Using the web interface¶
In addition to the API, there is a web interface allowing users to interact with Datamart with no additional software.
The version of Datamart that we host can be accessed at https://auctus.vida-nyu.org/
On each page, clicking on the Auctus logo will bring you back to the search page. Other pages can be accessed using the drop-down menu in the top-right corner:
This page allows you to query the index for datasets. Here you can enter keyword which will be matched against datasets’ names and descriptions, but also add constraints on the dates and times mentioned in the dataset. You can also select a subset of the sources to only display datasets found there.
If you provide data of your own, the system will try to find datasets that can be joined or unioned with your data.
The index page shows the interface from which you can query the index for datasets. You can enter keywords in the search box which will be matched against datasets’ names and descriptions, but also add filters that will be matched against a dataset’s data.
The date filter allows you to select a range of dates. Only datasets with a temporal column that overlaps with that range will be shown. In addition, you can select a granularity from the drop-down at the right to further restrict the temporal columns that will be matched.
The location filter allows you to select a bounding box on a map. Only datasets with a spatial column that overlaps with that area will be shown. Note that you can quickly select an area by name using the search box above the map.
Click and drag to move around, or use two successive clicks to draw a box. Right click removes the box.
The source filter allows you to restrict the data sources you are interested in. Only results from the selected sources will be shown.
After submitting a query, you will be presented with the search results page. On that page, the search filters are still present but the filters are collapsed. You can click the “edit” link on each filter to toggle it for editing, and the trash bin icon to remove that filter.
On The left is a list of search results. You can click on “View Details” or the right-pointing arrow to show the details of that result on the right. There you will find the metadata provided with that dataset, as well as the metadata that was automatically extracted by Datamart. You will also see buttons to download the dataset in different formats (currently CSV or D3M).

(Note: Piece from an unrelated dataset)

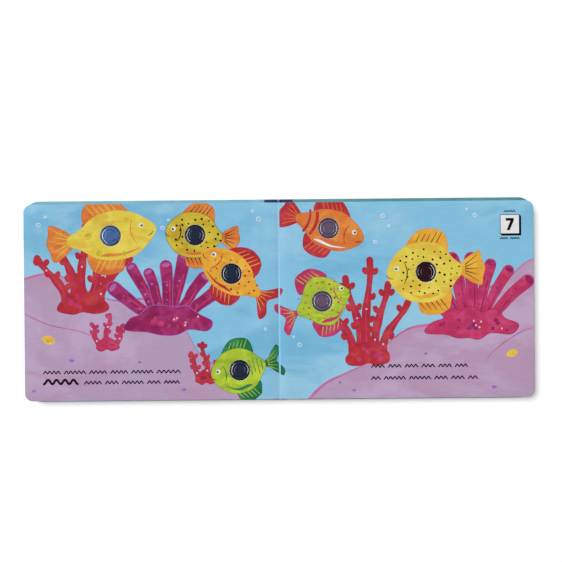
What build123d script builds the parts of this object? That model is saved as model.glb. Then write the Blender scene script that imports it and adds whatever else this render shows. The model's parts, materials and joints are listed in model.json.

At the bottom of the detailed view you can find information about the values in the dataset. Use the tabs above the table to switch between the “compact view” (showing minimal information next to the column names, above a sample of rows from the data), the “detail view” (adding a plot showing the distribution of values for each column) and the “column view” (showing detailed statistical information about each column, but no sample of the values themselves).
If you provided an input file via the Related file filter, you will also see a button “Augment Options” under each search result on the left. If you click this button, you will be shown the augmentation interface.
If the search result is a union, you can select matched pairs of columns. The selected columns from the search result (right) will be appended to the matching columns from your input data (left).
For a join, you can select the columns to match at the top of the augmentation screen. Those are the “join keys” which determine which record from your input data should be matched with each record from the selected search result. Under this area is a drag&drop interface that you can use to include columns from the selected search result into the augmented table. Simply grab a column from the “available columns” area, drag it to the “included after merge” box, and drop it over the aggregation function you wish to use for that column.
The “statistics” page shows the number of datasets per source as well as a feed of recently ingested datasets. By clicking on a dataset you will be brought to the detailed view for that dataset.
The “upload dataset” page allows users to ingest their own datasets. After loading a data file, Auctus automatically infers the data types for each column using our datamart-profiler library. As any automated method for type inference, our profiler is not fool-proof and can derive incorrect results. To address this limitation, Auctus enables users to correct/refine the type information. Furthermore, users can provide additional annotations for the columns. Auctus also displays a sample of the dataset that can help the user to verify and confirm if the detected data type is correct, and understand what the ingested data looks like. Note that the option to correct/refine profiler results is only available through the “Upload” tab.
Additionally, Auctus provides support for custom metadata fields (e.g., the data source, grid size). Because such fields can vary widely for different applications and use cases, we defined a flexible configuration schema that allows users to customize the metadata fields required in different deployments. This schema configuration is provided at deployment time and is then used to add the custom input fields in the interface so that the user can provide the required metadata.